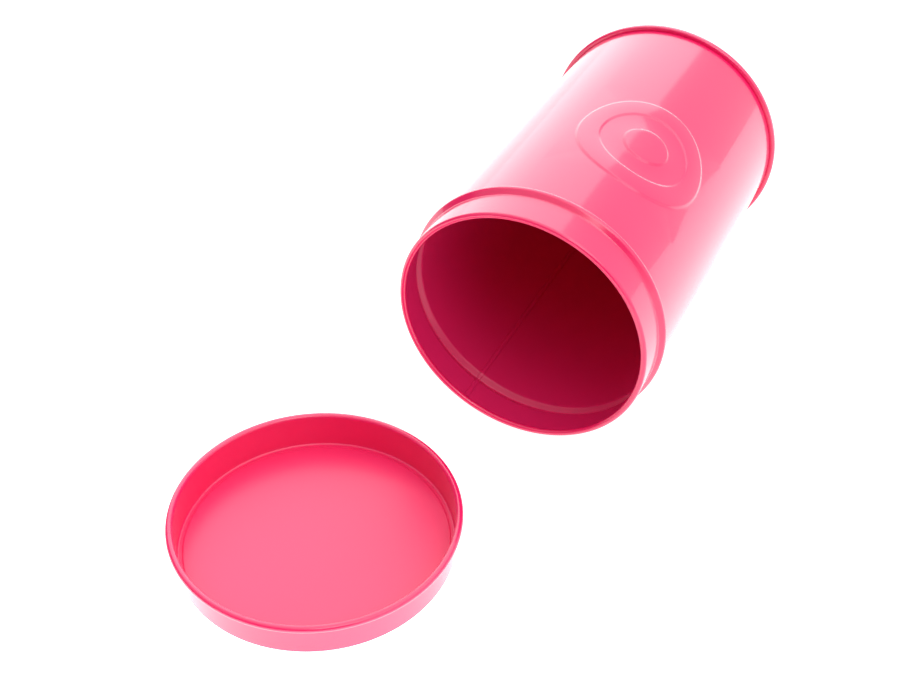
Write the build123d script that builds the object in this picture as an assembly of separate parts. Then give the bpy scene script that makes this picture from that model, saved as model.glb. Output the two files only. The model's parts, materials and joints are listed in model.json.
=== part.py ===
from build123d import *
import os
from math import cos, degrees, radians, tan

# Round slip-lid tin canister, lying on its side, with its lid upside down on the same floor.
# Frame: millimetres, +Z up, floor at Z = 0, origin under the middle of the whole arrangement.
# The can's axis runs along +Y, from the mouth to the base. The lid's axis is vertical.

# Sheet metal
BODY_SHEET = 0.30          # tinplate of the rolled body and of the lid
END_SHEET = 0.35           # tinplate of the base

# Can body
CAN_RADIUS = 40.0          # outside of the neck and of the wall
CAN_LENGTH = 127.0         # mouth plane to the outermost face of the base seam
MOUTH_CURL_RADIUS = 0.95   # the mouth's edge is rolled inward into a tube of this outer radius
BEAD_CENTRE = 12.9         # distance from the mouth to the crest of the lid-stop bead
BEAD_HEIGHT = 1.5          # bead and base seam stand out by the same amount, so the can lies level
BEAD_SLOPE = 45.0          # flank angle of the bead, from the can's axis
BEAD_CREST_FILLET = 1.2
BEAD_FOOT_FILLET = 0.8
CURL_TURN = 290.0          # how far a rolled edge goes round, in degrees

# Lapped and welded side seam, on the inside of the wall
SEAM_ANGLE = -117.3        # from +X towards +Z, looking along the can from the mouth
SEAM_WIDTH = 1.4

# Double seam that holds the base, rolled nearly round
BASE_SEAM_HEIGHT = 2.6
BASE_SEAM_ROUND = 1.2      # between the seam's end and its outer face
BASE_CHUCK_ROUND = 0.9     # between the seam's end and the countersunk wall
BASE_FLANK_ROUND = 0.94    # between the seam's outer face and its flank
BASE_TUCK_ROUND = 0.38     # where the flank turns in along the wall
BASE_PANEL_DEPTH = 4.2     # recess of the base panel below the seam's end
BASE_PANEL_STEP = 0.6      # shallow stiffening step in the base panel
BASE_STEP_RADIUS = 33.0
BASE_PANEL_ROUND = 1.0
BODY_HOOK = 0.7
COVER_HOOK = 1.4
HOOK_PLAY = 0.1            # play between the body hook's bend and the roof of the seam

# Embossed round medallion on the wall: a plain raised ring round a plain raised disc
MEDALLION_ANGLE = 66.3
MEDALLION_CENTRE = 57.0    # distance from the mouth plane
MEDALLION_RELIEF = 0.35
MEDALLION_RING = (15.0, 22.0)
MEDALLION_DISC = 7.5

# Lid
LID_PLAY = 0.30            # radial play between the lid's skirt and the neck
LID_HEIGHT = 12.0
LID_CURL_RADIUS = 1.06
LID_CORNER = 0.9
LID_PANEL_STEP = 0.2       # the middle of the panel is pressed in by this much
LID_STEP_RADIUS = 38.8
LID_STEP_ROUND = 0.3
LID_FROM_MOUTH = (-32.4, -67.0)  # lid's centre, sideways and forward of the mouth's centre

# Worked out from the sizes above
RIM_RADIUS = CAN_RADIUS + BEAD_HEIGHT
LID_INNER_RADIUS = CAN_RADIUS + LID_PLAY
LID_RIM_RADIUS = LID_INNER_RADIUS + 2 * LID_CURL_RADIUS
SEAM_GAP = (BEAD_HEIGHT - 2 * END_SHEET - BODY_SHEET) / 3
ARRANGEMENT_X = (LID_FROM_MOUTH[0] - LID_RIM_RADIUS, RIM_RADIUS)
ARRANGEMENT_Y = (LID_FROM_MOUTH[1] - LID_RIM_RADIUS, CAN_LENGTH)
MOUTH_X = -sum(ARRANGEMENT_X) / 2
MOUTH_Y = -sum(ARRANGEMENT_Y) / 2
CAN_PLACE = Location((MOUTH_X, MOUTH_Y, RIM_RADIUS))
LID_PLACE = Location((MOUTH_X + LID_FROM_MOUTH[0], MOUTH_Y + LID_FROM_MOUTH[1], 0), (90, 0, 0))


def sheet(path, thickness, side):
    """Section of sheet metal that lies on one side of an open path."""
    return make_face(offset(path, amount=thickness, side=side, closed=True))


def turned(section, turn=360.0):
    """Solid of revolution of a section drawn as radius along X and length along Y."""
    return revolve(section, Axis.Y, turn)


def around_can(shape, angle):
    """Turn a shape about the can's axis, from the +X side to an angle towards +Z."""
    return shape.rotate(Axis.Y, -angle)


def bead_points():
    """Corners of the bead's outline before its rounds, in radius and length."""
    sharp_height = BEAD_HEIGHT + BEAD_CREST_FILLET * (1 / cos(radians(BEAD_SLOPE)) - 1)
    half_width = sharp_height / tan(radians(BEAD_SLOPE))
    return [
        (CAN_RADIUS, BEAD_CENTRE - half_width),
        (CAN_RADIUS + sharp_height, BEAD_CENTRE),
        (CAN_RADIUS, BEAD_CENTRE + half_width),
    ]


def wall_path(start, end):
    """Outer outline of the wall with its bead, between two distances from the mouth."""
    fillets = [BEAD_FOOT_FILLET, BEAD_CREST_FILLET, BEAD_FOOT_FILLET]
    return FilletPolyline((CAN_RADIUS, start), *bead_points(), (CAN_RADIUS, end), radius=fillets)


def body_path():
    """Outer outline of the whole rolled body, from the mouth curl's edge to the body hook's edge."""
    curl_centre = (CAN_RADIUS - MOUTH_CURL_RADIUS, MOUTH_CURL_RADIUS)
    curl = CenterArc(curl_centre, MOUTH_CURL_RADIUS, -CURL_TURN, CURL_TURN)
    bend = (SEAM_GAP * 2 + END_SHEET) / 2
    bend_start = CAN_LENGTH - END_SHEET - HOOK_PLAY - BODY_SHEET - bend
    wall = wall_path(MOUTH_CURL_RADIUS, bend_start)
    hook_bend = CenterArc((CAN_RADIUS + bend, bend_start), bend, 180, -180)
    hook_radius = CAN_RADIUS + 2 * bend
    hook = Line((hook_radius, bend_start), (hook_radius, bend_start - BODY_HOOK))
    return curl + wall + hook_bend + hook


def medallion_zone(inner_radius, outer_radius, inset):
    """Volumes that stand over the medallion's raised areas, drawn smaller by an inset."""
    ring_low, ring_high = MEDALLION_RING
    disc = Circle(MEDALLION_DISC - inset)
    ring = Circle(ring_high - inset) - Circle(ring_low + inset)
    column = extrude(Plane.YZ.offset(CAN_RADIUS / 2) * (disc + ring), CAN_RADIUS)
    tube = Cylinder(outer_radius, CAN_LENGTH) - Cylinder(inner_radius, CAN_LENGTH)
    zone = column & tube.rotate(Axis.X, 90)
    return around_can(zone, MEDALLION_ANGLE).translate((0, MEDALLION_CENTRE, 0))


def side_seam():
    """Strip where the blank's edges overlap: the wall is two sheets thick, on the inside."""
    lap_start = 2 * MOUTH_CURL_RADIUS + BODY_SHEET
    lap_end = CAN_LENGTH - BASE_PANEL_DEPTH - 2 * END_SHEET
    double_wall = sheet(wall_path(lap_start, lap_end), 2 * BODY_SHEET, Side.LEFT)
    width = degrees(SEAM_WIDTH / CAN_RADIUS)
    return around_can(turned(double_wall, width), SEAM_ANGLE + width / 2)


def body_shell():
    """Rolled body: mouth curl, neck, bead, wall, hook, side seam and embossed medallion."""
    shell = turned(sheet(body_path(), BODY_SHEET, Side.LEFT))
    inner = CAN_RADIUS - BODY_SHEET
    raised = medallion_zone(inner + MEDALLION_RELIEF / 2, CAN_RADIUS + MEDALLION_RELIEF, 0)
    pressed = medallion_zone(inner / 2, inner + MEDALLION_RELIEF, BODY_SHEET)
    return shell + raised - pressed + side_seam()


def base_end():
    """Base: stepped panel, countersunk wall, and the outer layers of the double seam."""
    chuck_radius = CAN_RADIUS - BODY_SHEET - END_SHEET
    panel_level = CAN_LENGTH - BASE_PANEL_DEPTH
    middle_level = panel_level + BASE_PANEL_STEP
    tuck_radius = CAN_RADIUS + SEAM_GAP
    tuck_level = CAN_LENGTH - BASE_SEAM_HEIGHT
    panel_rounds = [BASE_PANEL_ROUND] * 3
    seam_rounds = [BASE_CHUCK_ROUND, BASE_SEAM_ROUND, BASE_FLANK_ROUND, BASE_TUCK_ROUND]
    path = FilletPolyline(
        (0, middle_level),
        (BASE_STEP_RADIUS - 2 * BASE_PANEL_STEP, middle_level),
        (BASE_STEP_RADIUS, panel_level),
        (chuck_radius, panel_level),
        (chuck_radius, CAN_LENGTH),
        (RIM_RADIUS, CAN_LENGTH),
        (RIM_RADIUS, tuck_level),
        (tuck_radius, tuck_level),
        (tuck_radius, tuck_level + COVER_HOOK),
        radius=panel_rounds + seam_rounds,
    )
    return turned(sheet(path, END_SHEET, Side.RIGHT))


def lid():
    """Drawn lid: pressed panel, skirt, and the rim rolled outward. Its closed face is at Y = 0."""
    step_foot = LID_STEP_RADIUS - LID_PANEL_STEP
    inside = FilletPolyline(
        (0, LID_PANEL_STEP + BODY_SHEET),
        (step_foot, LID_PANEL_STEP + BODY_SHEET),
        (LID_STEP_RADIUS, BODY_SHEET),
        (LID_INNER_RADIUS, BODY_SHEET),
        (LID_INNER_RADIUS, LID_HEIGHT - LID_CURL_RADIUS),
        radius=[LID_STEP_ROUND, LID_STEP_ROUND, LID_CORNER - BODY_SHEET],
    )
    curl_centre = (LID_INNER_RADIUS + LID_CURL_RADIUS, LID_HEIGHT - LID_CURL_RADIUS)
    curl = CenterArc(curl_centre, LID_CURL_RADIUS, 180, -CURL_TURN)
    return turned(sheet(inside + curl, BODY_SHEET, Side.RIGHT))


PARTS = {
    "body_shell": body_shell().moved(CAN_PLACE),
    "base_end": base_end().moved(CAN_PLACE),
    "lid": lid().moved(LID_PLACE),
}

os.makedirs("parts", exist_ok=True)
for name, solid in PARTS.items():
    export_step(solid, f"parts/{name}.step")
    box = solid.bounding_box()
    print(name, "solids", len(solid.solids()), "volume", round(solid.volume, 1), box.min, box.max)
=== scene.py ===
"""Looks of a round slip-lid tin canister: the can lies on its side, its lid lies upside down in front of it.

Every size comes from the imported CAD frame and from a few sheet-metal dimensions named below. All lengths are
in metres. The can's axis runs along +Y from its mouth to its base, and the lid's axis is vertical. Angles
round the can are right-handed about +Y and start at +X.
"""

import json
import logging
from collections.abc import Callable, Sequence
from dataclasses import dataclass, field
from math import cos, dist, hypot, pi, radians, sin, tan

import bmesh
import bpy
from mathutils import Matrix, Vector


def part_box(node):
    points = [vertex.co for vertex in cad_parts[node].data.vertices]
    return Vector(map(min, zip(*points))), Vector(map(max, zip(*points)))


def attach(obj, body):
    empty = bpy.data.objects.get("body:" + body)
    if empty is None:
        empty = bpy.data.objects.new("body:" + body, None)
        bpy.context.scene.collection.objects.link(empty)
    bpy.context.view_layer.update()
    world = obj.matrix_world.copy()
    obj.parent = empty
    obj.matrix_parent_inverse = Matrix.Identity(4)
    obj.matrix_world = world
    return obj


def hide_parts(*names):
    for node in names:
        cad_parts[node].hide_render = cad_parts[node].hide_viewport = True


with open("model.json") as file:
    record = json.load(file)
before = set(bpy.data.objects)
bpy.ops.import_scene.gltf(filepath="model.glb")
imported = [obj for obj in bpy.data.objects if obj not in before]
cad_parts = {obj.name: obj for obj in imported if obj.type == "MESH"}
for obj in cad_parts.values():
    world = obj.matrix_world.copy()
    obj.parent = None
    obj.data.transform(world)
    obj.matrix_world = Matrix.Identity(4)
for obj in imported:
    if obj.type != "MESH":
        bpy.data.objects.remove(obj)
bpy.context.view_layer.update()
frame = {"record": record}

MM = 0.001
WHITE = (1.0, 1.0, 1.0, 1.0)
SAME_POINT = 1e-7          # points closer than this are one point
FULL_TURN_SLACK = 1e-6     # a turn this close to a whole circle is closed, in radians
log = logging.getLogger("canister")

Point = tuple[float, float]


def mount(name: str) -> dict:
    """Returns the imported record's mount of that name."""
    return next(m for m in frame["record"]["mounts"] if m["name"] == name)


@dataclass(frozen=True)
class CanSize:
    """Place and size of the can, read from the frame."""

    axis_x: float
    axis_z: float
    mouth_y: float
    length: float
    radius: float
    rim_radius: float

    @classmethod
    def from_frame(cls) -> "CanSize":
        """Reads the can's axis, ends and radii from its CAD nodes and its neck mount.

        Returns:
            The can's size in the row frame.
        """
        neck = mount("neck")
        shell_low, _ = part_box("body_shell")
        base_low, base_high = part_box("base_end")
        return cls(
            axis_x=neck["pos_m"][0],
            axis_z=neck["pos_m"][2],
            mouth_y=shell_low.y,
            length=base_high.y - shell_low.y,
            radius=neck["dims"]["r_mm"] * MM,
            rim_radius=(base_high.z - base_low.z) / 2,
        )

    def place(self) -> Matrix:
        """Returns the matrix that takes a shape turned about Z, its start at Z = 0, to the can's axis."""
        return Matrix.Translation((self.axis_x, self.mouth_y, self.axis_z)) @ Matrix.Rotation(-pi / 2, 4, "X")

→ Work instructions
Reproduce verbatim the lines above, from the line with "curl = CenterArc(curl_centre, LID_CURL_RADIUS, 180, -CURL_TURN)" through the line with "from math import cos, dist, hypot, pi, radians, sin, tan".

→ Task output
    curl = CenterArc(curl_centre, LID_CURL_RADIUS, 180, -CURL_TURN)
    return turned(sheet(inside + curl, BODY_SHEET, Side.RIGHT))


PARTS = {
    "body_shell": body_shell().moved(CAN_PLACE),
    "base_end": base_end().moved(CAN_PLACE),
    "lid": lid().moved(LID_PLACE),
}

os.makedirs("parts", exist_ok=True)
for name, solid in PARTS.items():
    export_step(solid, f"parts/{name}.step")
    box = solid.bounding_box()
    print(name, "solids", len(solid.solids()), "volume", round(solid.volume, 1), box.min, box.max)
=== scene.py ===
"""Looks of a round slip-lid tin canister: the can lies on its side, its lid lies upside down in front of it.

Every size comes from the imported CAD frame and from a few sheet-metal dimensions named below. All lengths are
in metres. The can's axis runs along +Y from its mouth to its base, and the lid's axis is vertical. Angles
round the can are right-handed about +Y and start at +X.
"""

import json
import logging
from collections.abc import Callable, Sequence
from dataclasses import dataclass, field
from math import cos, dist, hypot, pi, radians, sin, tan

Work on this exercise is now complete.